I was amused by the double Y combo doing down in 13d [“Format for entering some dates”] MMDDYY crossing KEPT TALLY and 30a [“Opinionated work”] ESSAY. Plus the double combo of 45d [“Crime investigation necessity”] MOTIVE and 46d [“Crime investigation excuses”] ALIBI crossing OLFACTIVE were both solid and good fun. I also learned about teletypewriters (TTYs) in 62a [“Comm. device for the deaf”] which was really interesting.
Finally, I loved that BEQ slipped EIRE in there via 36d [“Michael D. Higgins’s republic”], and while Higgins is the president of the country, I would have also loved if the opportunity to learn more about a revolutionary Irish woman or person or color who is a little less known, especially since the crosses of ISLES, LITTLE ME, RAN OVER, and OLFACTIVE would have provided support here. Nevertheless, I love the commitment to a St. Patrick’s Day theme.
Julie Bérubé’s LA Times crossword – Gareth’s summary
Julie Bérubé’s theme is tres elegant. I’m a sucker for idiom collection themes, and this one collects X(ON)Y phrases, stacking them in such a way as to imply the on. So we have WALK/EGGSHELLS, STAND/CEREMONY, SIT/THEFENCE and FALL/HARDTIMES.

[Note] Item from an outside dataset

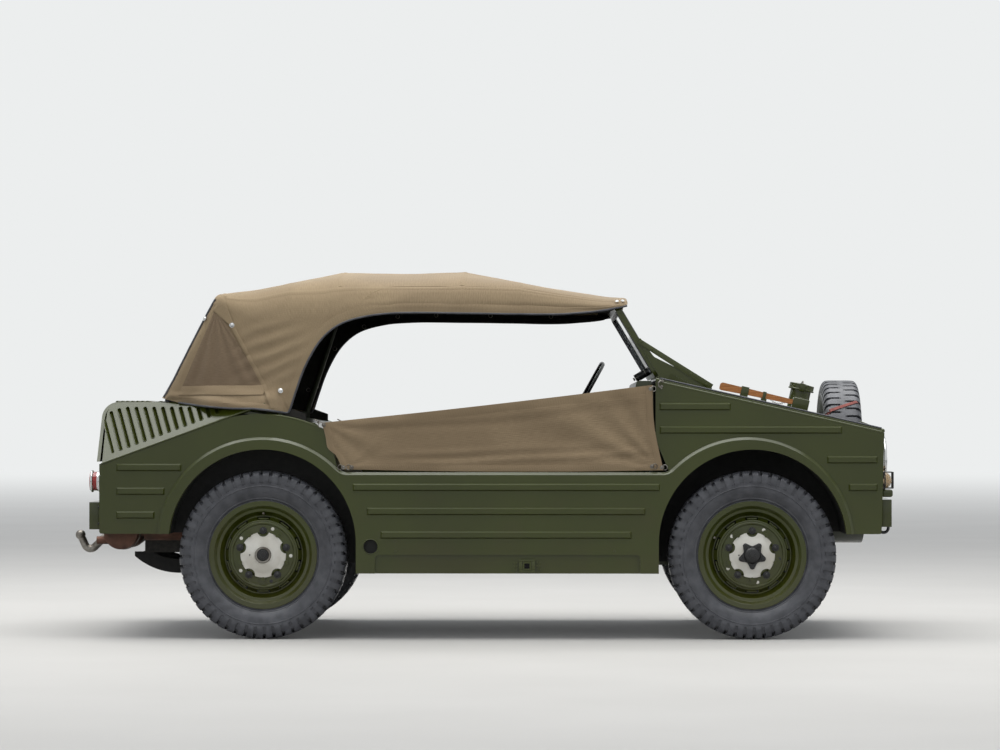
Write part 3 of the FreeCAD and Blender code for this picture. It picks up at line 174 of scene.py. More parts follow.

Stacked theme entries create there own grid-filling intricacies. This is borne out by a high number of very difficult answers – old-skool crosswordese, if you will. Hope you remembered ALGOL, ESSEN, NTEST, and AMAH! YNOT was also quite a deep cut, but guessable. If I were an editor, I’d have sent it back to finesse the grid some more, even if it required some extra “helper” squares.
Taylor Johnson’s Universal Crossword, “I’m Torn!”— Jim Q’s write-up
Little bit of a morbid title, now that I look at it!
THEME: Phrases that satisfy the phrase ______ IN THE ______ where the first word is a body part are presented literally.
- NEPAINCK. Pain in the Neck.
- FASLAPCE. Slap in the Face.
- BASTABCK. Stab in the Back.
- BUKICKTT. Kick in the Butt.
- (revealer) BODY WRAPS.
I’ve seen this type of literal theme several times, but I’m a sucker for it. Fun stuff, made tighter with the body parts surrounding the first word. Also nice that all the body parts are four letters, as are the words inside.
- LOEB Been a while since I’ve seen her name in a puzzle! She used to be in what felt like every other grid.
- DS LITE. New to me. Looks like I missed the boat on that one since it’s retired now.
- OH NO NO. A tad bit of side-eye for me there.
- PET DOG. Erm. I just call it a DOG.
Those nits are a small price to pay for some really nice long entries, abundant in this puzzle. ONE TO ONE, CALLS IT, EXIT POLL, FAB FOUR, etc.
Thanks for this!
I think Teri Garr was in that Band-Aid commercial, too!
Pretty sure the “lie” it’s referring to is the golf term for where the ball is on the course and the “pitcher” is the person “pitching” or hitting the shot.
Probably using a pitching wedge.
Very ho-hum trick for a Thursday NYT, was this another debut or something? Bottom half fill clunky top half very easy. Not very impressive.
WSJ weekend magazine had an ad for a double breasted suit, so they will soon no longer be RETRO. I had half a dozen Hugo Boss back in the eighties, only problem was alwayunbuttoning them to sit. They are a bit formal
Today’s WSJ on the other hand was quite the construction, very impressive. Normally I despise jumping around to related fill(s) but despite not liking that I have ultimate admiration for this puzzle and its construction. It was BLOODY and brutal
One of the more difficult ones I have done in a long while, plus I learned LIMN. Quite the contrast to NYT Thursday LITE today, sheeeeeeesh
NYT: Two themers I got first were IOWA STATE and LITTLE ROCK. I thought we were also tying in the NCAA tournament with college names, but alas, the last two were simply random.
Enjoyable puzzle — very Thursday-esque.
Re yesterday’s Fireball, can someone explain why the answer to 2D (ERE) is clued as “Pound palindrome”? Seems like an attempt to clue a common bit of crossword fill in a novel way, but I’m not seeing it. Thanks!
Peter enlightened me as to the clue – it’s a reference to Ezra Pound, who used “ere” in his poetry.
BEQ – I was derailed by the SE corner; did not know the pop culture references and had to look one up to get the correct fill. I also was unaware that “Oz” was a nickname for Australia – after I filled in “GDay” I looked it up and noticed that Oz is also a town in the Isere region of France – a nice tie in (or at least a raised eyebrow) to 7D.
WSJ The review makes this observation: “1a. [Put in place]. LAID. Note that the clue is not [Putin place]. The answer to that one is probably BUNKER.” Well, BUNKER won’t fit but HELL does.
WSJ–Too many obscure fills for me–glad I didn’t spend much time on it.
Thanks, Jim, for the review! Happy you enjoyed it!